Questions concerning the Collatz conjecture, either for $f(n)$ or $g(n)$ (where $g(n) =(3n+1)/2$ if $n$ is odd.
\begin{enumerate}
\item Do we always reach 4,2,1
\item Is there any relationship between the champions?
\item What happens for other functions instead of 3n+1?
\item How fast do the entries in each level increase? Clearly the maximum is $2^l$? How fast does the minimum grow? How does this relate to champions?
\item How fast do the sizes of the levels grow?
\item Does the symmetry of the tree continue?
\item Can we extend the functions $f,g$ to the complex plane and ask about complex dynamics?
\item If h(n) is time to hit 1, can we identify the patterns we see in the graph? Can we do this automatically? Can we express $h(n)$ as a function?
\item Are there patterns regarding final digits 1,3,5,7,9?
\item What happens for odd numbers? Are there lots of cycles (5, for example)? Are there tracks off to $ \infty$?
\item Are there any interesting physical interpretations? Probably not. Is there an interesting mathematical interpretation? Quite possibly.
\item What are good ways to code the 3n+1 problem? What data structures work best to avoid over computing?
\item Are there interesting patterns in the statistics for levels?

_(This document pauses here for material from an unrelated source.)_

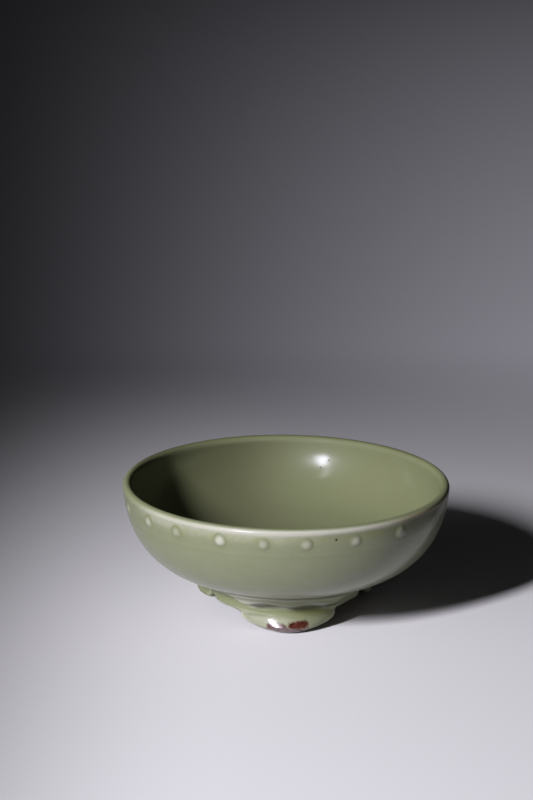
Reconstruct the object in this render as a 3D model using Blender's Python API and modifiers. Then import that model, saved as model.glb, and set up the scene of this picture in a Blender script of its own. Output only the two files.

\item For $g(n)$, we have upsteps when n is odd, downsteps when n is even. Clearly if $n$ is chosen uniformly in $\{1, 2, \dots, N\}$ when $N$ is big, the probability of $U$ is about equal to probability of $D$. What are the probabilities of $UU$, $UD$, $DU$, $DD$? Strings of three or more?
\item What are the updown patterns of champions like? How to visualize the UD pattern? What is the UD pattern for 27?
\item Champions are inputs for which $h(n)$ is bigger than any earlier value: uberchampions are the points on the convex hull of the graph. Which champions are uberchampions. How does this change if we change the plot scaling, perhaps plotting $h(n)$ against $\log(n)$? Or $\log(h(n))$ against $n$?
\end{enumerate}